----- Data shown

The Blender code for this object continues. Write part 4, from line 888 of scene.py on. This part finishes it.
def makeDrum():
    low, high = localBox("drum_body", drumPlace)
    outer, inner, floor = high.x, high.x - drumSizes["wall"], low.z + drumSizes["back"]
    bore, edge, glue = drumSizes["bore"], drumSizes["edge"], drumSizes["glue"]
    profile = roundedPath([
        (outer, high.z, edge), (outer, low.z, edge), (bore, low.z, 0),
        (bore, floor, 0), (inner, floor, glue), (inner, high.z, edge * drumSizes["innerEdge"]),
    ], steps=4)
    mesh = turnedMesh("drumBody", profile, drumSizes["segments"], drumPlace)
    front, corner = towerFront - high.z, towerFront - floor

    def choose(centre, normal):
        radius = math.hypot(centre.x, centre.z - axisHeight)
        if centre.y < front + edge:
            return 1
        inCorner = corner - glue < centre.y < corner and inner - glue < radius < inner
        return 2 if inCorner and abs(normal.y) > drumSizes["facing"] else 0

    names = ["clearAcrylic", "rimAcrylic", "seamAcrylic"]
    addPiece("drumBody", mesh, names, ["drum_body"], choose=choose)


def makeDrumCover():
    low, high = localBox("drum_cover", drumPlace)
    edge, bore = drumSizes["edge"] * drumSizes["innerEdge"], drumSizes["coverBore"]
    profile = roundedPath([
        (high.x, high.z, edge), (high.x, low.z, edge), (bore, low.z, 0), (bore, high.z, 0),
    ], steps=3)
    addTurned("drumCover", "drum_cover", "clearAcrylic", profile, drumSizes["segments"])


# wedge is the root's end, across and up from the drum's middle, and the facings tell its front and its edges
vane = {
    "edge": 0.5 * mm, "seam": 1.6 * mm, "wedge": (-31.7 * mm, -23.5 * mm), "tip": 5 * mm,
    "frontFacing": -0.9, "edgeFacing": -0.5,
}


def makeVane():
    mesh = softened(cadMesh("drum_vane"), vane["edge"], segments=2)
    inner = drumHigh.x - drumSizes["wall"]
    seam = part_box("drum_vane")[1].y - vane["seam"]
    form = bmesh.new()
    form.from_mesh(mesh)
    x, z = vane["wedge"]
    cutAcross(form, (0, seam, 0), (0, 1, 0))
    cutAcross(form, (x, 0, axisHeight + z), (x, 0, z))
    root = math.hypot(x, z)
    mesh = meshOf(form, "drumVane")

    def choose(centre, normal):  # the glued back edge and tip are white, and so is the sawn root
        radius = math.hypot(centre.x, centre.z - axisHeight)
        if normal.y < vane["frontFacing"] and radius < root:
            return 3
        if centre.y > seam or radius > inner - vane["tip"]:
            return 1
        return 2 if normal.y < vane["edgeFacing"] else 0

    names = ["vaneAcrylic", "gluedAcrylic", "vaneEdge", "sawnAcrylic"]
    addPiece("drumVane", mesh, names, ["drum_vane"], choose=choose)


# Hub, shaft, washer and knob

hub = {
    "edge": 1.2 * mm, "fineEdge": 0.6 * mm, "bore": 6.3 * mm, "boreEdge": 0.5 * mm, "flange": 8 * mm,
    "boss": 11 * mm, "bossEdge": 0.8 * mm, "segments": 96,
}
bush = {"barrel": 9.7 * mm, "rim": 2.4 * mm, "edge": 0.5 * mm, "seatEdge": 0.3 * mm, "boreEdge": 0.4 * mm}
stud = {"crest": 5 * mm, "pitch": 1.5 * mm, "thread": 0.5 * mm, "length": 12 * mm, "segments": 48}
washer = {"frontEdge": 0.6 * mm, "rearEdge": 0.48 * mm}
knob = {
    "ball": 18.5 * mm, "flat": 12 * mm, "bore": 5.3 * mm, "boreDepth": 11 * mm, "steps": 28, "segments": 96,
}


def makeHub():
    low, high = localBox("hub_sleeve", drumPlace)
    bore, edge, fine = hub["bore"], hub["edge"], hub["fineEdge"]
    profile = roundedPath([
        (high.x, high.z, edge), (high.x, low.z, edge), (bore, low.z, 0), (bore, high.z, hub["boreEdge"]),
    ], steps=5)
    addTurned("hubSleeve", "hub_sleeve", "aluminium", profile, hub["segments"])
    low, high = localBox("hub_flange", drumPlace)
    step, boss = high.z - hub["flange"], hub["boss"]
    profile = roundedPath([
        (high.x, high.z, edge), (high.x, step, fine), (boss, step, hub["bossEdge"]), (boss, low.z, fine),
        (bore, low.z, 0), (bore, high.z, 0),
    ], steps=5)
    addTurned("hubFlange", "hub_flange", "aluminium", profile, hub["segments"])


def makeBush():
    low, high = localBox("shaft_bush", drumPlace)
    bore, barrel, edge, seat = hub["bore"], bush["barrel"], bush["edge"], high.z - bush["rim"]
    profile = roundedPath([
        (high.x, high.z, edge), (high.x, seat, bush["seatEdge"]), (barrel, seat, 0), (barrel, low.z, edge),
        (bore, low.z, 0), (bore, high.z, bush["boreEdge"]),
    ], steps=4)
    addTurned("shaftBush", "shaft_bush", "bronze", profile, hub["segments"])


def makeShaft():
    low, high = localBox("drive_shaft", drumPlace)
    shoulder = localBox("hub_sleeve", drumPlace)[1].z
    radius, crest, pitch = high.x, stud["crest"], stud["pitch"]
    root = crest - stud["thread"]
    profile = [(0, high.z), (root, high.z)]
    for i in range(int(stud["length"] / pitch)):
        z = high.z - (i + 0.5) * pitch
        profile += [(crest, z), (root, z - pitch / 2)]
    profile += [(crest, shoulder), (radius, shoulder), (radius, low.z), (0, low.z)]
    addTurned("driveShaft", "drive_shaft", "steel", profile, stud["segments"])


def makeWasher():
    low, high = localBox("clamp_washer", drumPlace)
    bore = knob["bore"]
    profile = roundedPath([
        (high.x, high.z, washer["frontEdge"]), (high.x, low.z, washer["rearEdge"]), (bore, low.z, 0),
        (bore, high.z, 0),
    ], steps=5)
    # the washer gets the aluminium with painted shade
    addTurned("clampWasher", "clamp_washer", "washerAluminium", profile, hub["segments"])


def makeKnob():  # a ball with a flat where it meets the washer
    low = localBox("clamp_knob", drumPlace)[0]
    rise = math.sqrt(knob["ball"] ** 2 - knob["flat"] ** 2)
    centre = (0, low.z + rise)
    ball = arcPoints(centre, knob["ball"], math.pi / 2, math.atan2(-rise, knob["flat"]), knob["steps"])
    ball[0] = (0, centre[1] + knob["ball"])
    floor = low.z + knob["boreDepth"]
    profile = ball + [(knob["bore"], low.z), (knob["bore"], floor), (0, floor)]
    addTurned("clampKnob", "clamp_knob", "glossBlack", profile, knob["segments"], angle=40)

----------

_Objective_
Extract the whole listing, character for character.

_Full response_
The Blender code for this object continues. Write part 4, from line 888 of scene.py on. This part finishes it.
def makeDrum():
    low, high = localBox("drum_body", drumPlace)
    outer, inner, floor = high.x, high.x - drumSizes["wall"], low.z + drumSizes["back"]
    bore, edge, glue = drumSizes["bore"], drumSizes["edge"], drumSizes["glue"]
    profile = roundedPath([
        (outer, high.z, edge), (outer, low.z, edge), (bore, low.z, 0),
        (bore, floor, 0), (inner, floor, glue), (inner, high.z, edge * drumSizes["innerEdge"]),
    ], steps=4)
    mesh = turnedMesh("drumBody", profile, drumSizes["segments"], drumPlace)
    front, corner = towerFront - high.z, towerFront - floor

    def choose(centre, normal):
        radius = math.hypot(centre.x, centre.z - axisHeight)
        if centre.y < front + edge:
            return 1
        inCorner = corner - glue < centre.y < corner and inner - glue < radius < inner
        return 2 if inCorner and abs(normal.y) > drumSizes["facing"] else 0

    names = ["clearAcrylic", "rimAcrylic", "seamAcrylic"]
    addPiece("drumBody", mesh, names, ["drum_body"], choose=choose)


def makeDrumCover():
    low, high = localBox("drum_cover", drumPlace)
    edge, bore = drumSizes["edge"] * drumSizes["innerEdge"], drumSizes["coverBore"]
    profile = roundedPath([
        (high.x, high.z, edge), (high.x, low.z, edge), (bore, low.z, 0), (bore, high.z, 0),
    ], steps=3)
    addTurned("drumCover", "drum_cover", "clearAcrylic", profile, drumSizes["segments"])


# wedge is the root's end, across and up from the drum's middle, and the facings tell its front and its edges
vane = {
    "edge": 0.5 * mm, "seam": 1.6 * mm, "wedge": (-31.7 * mm, -23.5 * mm), "tip": 5 * mm,
    "frontFacing": -0.9, "edgeFacing": -0.5,
}


def makeVane():
    mesh = softened(cadMesh("drum_vane"), vane["edge"], segments=2)
    inner = drumHigh.x - drumSizes["wall"]
    seam = part_box("drum_vane")[1].y - vane["seam"]
    form = bmesh.new()
    form.from_mesh(mesh)
    x, z = vane["wedge"]
    cutAcross(form, (0, seam, 0), (0, 1, 0))
    cutAcross(form, (x, 0, axisHeight + z), (x, 0, z))
    root = math.hypot(x, z)
    mesh = meshOf(form, "drumVane")

    def choose(centre, normal):  # the glued back edge and tip are white, and so is the sawn root
        radius = math.hypot(centre.x, centre.z - axisHeight)
        if normal.y < vane["frontFacing"] and radius < root:
            return 3
        if centre.y > seam or radius > inner - vane["tip"]:
            return 1
        return 2 if normal.y < vane["edgeFacing"] else 0

    names = ["vaneAcrylic", "gluedAcrylic", "vaneEdge", "sawnAcrylic"]
    addPiece("drumVane", mesh, names, ["drum_vane"], choose=choose)


# Hub, shaft, washer and knob

hub = {
    "edge": 1.2 * mm, "fineEdge": 0.6 * mm, "bore": 6.3 * mm, "boreEdge": 0.5 * mm, "flange": 8 * mm,
    "boss": 11 * mm, "bossEdge": 0.8 * mm, "segments": 96,
}
bush = {"barrel": 9.7 * mm, "rim": 2.4 * mm, "edge": 0.5 * mm, "seatEdge": 0.3 * mm, "boreEdge": 0.4 * mm}
stud = {"crest": 5 * mm, "pitch": 1.5 * mm, "thread": 0.5 * mm, "length": 12 * mm, "segments": 48}
washer = {"frontEdge": 0.6 * mm, "rearEdge": 0.48 * mm}
knob = {
    "ball": 18.5 * mm, "flat": 12 * mm, "bore": 5.3 * mm, "boreDepth": 11 * mm, "steps": 28, "segments": 96,
}


def makeHub():
    low, high = localBox("hub_sleeve", drumPlace)
    bore, edge, fine = hub["bore"], hub["edge"], hub["fineEdge"]
    profile = roundedPath([
        (high.x, high.z, edge), (high.x, low.z, edge), (bore, low.z, 0), (bore, high.z, hub["boreEdge"]),
    ], steps=5)
    addTurned("hubSleeve", "hub_sleeve", "aluminium", profile, hub["segments"])
    low, high = localBox("hub_flange", drumPlace)
    step, boss = high.z - hub["flange"], hub["boss"]
    profile = roundedPath([
        (high.x, high.z, edge), (high.x, step, fine), (boss, step, hub["bossEdge"]), (boss, low.z, fine),
        (bore, low.z, 0), (bore, high.z, 0),
    ], steps=5)
    addTurned("hubFlange", "hub_flange", "aluminium", profile, hub["segments"])


def makeBush():
    low, high = localBox("shaft_bush", drumPlace)
    bore, barrel, edge, seat = hub["bore"], bush["barrel"], bush["edge"], high.z - bush["rim"]
    profile = roundedPath([
        (high.x, high.z, edge), (high.x, seat, bush["seatEdge"]), (barrel, seat, 0), (barrel, low.z, edge),
        (bore, low.z, 0), (bore, high.z, bush["boreEdge"]),
    ], steps=4)
    addTurned("shaftBush", "shaft_bush", "bronze", profile, hub["segments"])


def makeShaft():
    low, high = localBox("drive_shaft", drumPlace)
    shoulder = localBox("hub_sleeve", drumPlace)[1].z
    radius, crest, pitch = high.x, stud["crest"], stud["pitch"]
    root = crest - stud["thread"]
    profile = [(0, high.z), (root, high.z)]
    for i in range(int(stud["length"] / pitch)):
        z = high.z - (i + 0.5) * pitch
        profile += [(crest, z), (root, z - pitch / 2)]
    profile += [(crest, shoulder), (radius, shoulder), (radius, low.z), (0, low.z)]
    addTurned("driveShaft", "drive_shaft", "steel", profile, stud["segments"])


def makeWasher():
    low, high = localBox("clamp_washer", drumPlace)
    bore = knob["bore"]
    profile = roundedPath([
        (high.x, high.z, washer["frontEdge"]), (high.x, low.z, washer["rearEdge"]), (bore, low.z, 0),
        (bore, high.z, 0),
    ], steps=5)
    # the washer gets the aluminium with painted shade
    addTurned("clampWasher", "clamp_washer", "washerAluminium", profile, hub["segments"])


def makeKnob():  # a ball with a flat where it meets the washer
    low = localBox("clamp_knob", drumPlace)[0]
    rise = math.sqrt(knob["ball"] ** 2 - knob["flat"] ** 2)
    centre = (0, low.z + rise)
    ball = arcPoints(centre, knob["ball"], math.pi / 2, math.atan2(-rise, knob["flat"]), knob["steps"])
    ball[0] = (0, centre[1] + knob["ball"])
    floor = low.z + knob["boreDepth"]
    profile = ball + [(knob["bore"], low.z), (knob["bore"], floor), (0, floor)]
    addTurned("clampKnob", "clamp_knob", "glossBlack", profile, knob["segments"], angle=40)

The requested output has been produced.